** begin Dataset content **

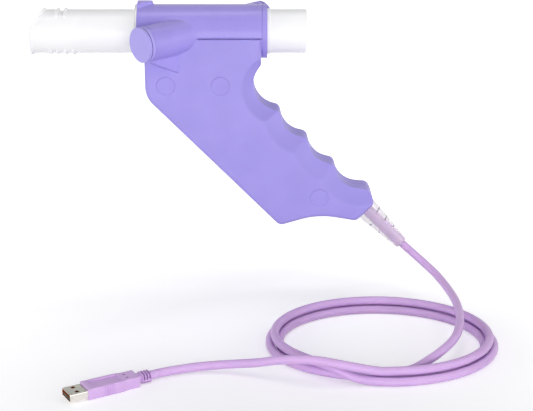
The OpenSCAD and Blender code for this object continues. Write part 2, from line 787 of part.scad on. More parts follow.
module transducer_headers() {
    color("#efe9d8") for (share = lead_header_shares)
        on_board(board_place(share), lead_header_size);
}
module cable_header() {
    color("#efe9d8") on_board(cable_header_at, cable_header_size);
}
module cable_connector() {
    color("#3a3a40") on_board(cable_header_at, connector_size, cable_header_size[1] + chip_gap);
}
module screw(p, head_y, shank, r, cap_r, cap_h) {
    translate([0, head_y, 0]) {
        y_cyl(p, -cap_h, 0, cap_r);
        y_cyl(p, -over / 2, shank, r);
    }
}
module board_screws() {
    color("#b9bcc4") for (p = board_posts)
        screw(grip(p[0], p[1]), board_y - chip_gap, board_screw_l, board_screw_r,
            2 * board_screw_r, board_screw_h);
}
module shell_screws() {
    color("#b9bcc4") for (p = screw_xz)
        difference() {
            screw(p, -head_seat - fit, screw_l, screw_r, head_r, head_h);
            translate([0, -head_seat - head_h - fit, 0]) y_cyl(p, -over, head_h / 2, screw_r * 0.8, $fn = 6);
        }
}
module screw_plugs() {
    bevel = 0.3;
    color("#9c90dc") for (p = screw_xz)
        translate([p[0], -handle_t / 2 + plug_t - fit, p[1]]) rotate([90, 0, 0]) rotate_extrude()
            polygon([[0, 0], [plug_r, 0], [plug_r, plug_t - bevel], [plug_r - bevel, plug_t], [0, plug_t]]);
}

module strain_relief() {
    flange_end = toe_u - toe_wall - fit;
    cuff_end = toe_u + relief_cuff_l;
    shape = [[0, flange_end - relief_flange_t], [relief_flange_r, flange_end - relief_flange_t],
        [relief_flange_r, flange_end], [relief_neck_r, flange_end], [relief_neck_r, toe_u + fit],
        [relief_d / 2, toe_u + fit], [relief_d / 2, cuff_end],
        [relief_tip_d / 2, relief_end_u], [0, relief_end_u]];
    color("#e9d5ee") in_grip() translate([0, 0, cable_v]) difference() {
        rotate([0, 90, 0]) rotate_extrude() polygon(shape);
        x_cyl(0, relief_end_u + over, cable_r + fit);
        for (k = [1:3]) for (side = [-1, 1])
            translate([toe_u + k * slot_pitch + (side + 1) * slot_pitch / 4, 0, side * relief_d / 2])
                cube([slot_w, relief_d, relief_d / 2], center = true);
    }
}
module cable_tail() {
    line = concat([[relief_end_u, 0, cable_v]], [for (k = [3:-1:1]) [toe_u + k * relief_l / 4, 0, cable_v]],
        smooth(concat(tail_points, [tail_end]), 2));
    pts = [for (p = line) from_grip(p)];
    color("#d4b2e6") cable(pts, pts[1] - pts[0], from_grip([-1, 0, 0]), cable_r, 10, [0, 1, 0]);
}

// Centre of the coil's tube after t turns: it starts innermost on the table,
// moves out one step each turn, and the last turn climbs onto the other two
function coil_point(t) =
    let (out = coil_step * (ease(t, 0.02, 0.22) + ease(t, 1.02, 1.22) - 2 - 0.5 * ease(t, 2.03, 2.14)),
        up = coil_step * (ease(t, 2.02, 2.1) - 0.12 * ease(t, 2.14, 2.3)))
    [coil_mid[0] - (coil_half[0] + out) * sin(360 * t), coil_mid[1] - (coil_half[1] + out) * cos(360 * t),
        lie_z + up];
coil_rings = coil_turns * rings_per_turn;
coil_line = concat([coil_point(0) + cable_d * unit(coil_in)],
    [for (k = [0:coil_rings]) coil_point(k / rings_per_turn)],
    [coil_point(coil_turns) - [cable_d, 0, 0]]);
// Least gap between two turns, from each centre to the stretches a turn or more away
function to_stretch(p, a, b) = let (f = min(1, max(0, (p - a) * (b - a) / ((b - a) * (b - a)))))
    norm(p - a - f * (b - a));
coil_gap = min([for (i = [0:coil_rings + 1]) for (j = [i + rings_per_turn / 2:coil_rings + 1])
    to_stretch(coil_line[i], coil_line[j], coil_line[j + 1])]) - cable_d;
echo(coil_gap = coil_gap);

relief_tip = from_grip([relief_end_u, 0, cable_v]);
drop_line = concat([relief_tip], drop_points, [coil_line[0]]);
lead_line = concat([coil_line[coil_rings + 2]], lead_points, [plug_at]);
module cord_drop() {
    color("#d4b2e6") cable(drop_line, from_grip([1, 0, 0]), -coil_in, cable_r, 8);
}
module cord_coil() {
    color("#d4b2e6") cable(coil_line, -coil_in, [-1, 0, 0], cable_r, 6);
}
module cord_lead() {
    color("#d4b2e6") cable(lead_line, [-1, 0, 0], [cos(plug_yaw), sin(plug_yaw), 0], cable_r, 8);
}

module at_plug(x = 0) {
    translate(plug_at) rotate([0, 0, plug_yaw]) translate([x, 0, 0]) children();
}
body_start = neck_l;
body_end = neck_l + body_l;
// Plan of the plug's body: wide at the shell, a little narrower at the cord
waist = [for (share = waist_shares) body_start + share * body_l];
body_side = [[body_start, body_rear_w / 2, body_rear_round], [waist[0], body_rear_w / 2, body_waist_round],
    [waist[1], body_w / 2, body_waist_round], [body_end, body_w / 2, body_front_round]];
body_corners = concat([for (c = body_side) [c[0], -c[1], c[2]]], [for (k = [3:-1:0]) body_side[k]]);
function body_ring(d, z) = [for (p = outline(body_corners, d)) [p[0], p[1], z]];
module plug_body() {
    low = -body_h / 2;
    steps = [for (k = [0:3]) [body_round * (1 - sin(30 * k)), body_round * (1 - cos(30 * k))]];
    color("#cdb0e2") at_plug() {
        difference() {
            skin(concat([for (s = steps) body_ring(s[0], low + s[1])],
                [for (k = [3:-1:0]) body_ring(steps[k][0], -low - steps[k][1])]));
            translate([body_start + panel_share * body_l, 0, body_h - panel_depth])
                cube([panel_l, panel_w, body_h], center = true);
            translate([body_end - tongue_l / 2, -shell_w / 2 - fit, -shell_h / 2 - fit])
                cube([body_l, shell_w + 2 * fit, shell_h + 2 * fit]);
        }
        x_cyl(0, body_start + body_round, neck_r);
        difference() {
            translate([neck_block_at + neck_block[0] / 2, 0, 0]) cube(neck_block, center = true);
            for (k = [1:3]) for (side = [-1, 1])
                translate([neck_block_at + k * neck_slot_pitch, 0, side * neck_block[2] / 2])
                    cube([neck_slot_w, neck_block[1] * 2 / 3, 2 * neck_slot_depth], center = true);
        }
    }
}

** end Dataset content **

## Problem requirements
Extract all of the material exactly as it is written.

## Solution to this task
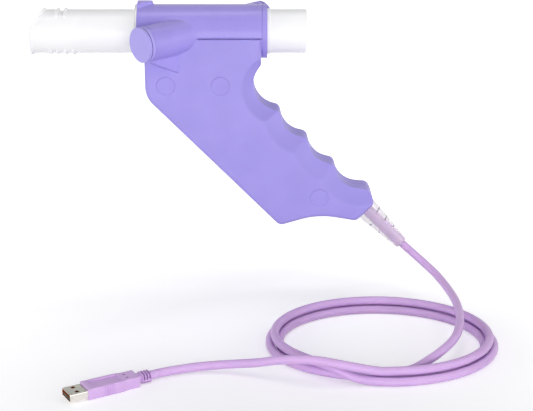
The OpenSCAD and Blender code for this object continues. Write part 2, from line 787 of part.scad on. More parts follow.
module transducer_headers() {
    color("#efe9d8") for (share = lead_header_shares)
        on_board(board_place(share), lead_header_size);
}
module cable_header() {
    color("#efe9d8") on_board(cable_header_at, cable_header_size);
}
module cable_connector() {
    color("#3a3a40") on_board(cable_header_at, connector_size, cable_header_size[1] + chip_gap);
}
module screw(p, head_y, shank, r, cap_r, cap_h) {
    translate([0, head_y, 0]) {
        y_cyl(p, -cap_h, 0, cap_r);
        y_cyl(p, -over / 2, shank, r);
    }
}
module board_screws() {
    color("#b9bcc4") for (p = board_posts)
        screw(grip(p[0], p[1]), board_y - chip_gap, board_screw_l, board_screw_r,
            2 * board_screw_r, board_screw_h);
}
module shell_screws() {
    color("#b9bcc4") for (p = screw_xz)
        difference() {
            screw(p, -head_seat - fit, screw_l, screw_r, head_r, head_h);
            translate([0, -head_seat - head_h - fit, 0]) y_cyl(p, -over, head_h / 2, screw_r * 0.8, $fn = 6);
        }
}
module screw_plugs() {
    bevel = 0.3;
    color("#9c90dc") for (p = screw_xz)
        translate([p[0], -handle_t / 2 + plug_t - fit, p[1]]) rotate([90, 0, 0]) rotate_extrude()
            polygon([[0, 0], [plug_r, 0], [plug_r, plug_t - bevel], [plug_r - bevel, plug_t], [0, plug_t]]);
}

module strain_relief() {
    flange_end = toe_u - toe_wall - fit;
    cuff_end = toe_u + relief_cuff_l;
    shape = [[0, flange_end - relief_flange_t], [relief_flange_r, flange_end - relief_flange_t],
        [relief_flange_r, flange_end], [relief_neck_r, flange_end], [relief_neck_r, toe_u + fit],
        [relief_d / 2, toe_u + fit], [relief_d / 2, cuff_end],
        [relief_tip_d / 2, relief_end_u], [0, relief_end_u]];
    color("#e9d5ee") in_grip() translate([0, 0, cable_v]) difference() {
        rotate([0, 90, 0]) rotate_extrude() polygon(shape);
        x_cyl(0, relief_end_u + over, cable_r + fit);
        for (k = [1:3]) for (side = [-1, 1])
            translate([toe_u + k * slot_pitch + (side + 1) * slot_pitch / 4, 0, side * relief_d / 2])
                cube([slot_w, relief_d, relief_d / 2], center = true);
    }
}
module cable_tail() {
    line = concat([[relief_end_u, 0, cable_v]], [for (k = [3:-1:1]) [toe_u + k * relief_l / 4, 0, cable_v]],
        smooth(concat(tail_points, [tail_end]), 2));
    pts = [for (p = line) from_grip(p)];
    color("#d4b2e6") cable(pts, pts[1] - pts[0], from_grip([-1, 0, 0]), cable_r, 10, [0, 1, 0]);
}

// Centre of the coil's tube after t turns: it starts innermost on the table,
// moves out one step each turn, and the last turn climbs onto the other two
function coil_point(t) =
    let (out = coil_step * (ease(t, 0.02, 0.22) + ease(t, 1.02, 1.22) - 2 - 0.5 * ease(t, 2.03, 2.14)),
        up = coil_step * (ease(t, 2.02, 2.1) - 0.12 * ease(t, 2.14, 2.3)))
    [coil_mid[0] - (coil_half[0] + out) * sin(360 * t), coil_mid[1] - (coil_half[1] + out) * cos(360 * t),
        lie_z + up];
coil_rings = coil_turns * rings_per_turn;
coil_line = concat([coil_point(0) + cable_d * unit(coil_in)],
    [for (k = [0:coil_rings]) coil_point(k / rings_per_turn)],
    [coil_point(coil_turns) - [cable_d, 0, 0]]);
// Least gap between two turns, from each centre to the stretches a turn or more away
function to_stretch(p, a, b) = let (f = min(1, max(0, (p - a) * (b - a) / ((b - a) * (b - a)))))
    norm(p - a - f * (b - a));
coil_gap = min([for (i = [0:coil_rings + 1]) for (j = [i + rings_per_turn / 2:coil_rings + 1])
    to_stretch(coil_line[i], coil_line[j], coil_line[j + 1])]) - cable_d;
echo(coil_gap = coil_gap);

relief_tip = from_grip([relief_end_u, 0, cable_v]);
drop_line = concat([relief_tip], drop_points, [coil_line[0]]);
lead_line = concat([coil_line[coil_rings + 2]], lead_points, [plug_at]);
module cord_drop() {
    color("#d4b2e6") cable(drop_line, from_grip([1, 0, 0]), -coil_in, cable_r, 8);
}
module cord_coil() {
    color("#d4b2e6") cable(coil_line, -coil_in, [-1, 0, 0], cable_r, 6);
}
module cord_lead() {
    color("#d4b2e6") cable(lead_line, [-1, 0, 0], [cos(plug_yaw), sin(plug_yaw), 0], cable_r, 8);
}

module at_plug(x = 0) {
    translate(plug_at) rotate([0, 0, plug_yaw]) translate([x, 0, 0]) children();
}
body_start = neck_l;
body_end = neck_l + body_l;
// Plan of the plug's body: wide at the shell, a little narrower at the cord
waist = [for (share = waist_shares) body_start + share * body_l];
body_side = [[body_start, body_rear_w / 2, body_rear_round], [waist[0], body_rear_w / 2, body_waist_round],
    [waist[1], body_w / 2, body_waist_round], [body_end, body_w / 2, body_front_round]];
body_corners = concat([for (c = body_side) [c[0], -c[1], c[2]]], [for (k = [3:-1:0]) body_side[k]]);
function body_ring(d, z) = [for (p = outline(body_corners, d)) [p[0], p[1], z]];
module plug_body() {
    low = -body_h / 2;
    steps = [for (k = [0:3]) [body_round * (1 - sin(30 * k)), body_round * (1 - cos(30 * k))]];
    color("#cdb0e2") at_plug() {
        difference() {
            skin(concat([for (s = steps) body_ring(s[0], low + s[1])],
                [for (k = [3:-1:0]) body_ring(steps[k][0], -low - steps[k][1])]));
            translate([body_start + panel_share * body_l, 0, body_h - panel_depth])
                cube([panel_l, panel_w, body_h], center = true);
            translate([body_end - tongue_l / 2, -shell_w / 2 - fit, -shell_h / 2 - fit])
                cube([body_l, shell_w + 2 * fit, shell_h + 2 * fit]);
        }
        x_cyl(0, body_start + body_round, neck_r);
        difference() {
            translate([neck_block_at + neck_block[0] / 2, 0, 0]) cube(neck_block, center = true);
            for (k = [1:3]) for (side = [-1, 1])
                translate([neck_block_at + k * neck_slot_pitch, 0, side * neck_block[2] / 2])
                    cube([neck_slot_w, neck_block[1] * 2 / 3, 2 * neck_slot_depth], center = true);
        }
    }
}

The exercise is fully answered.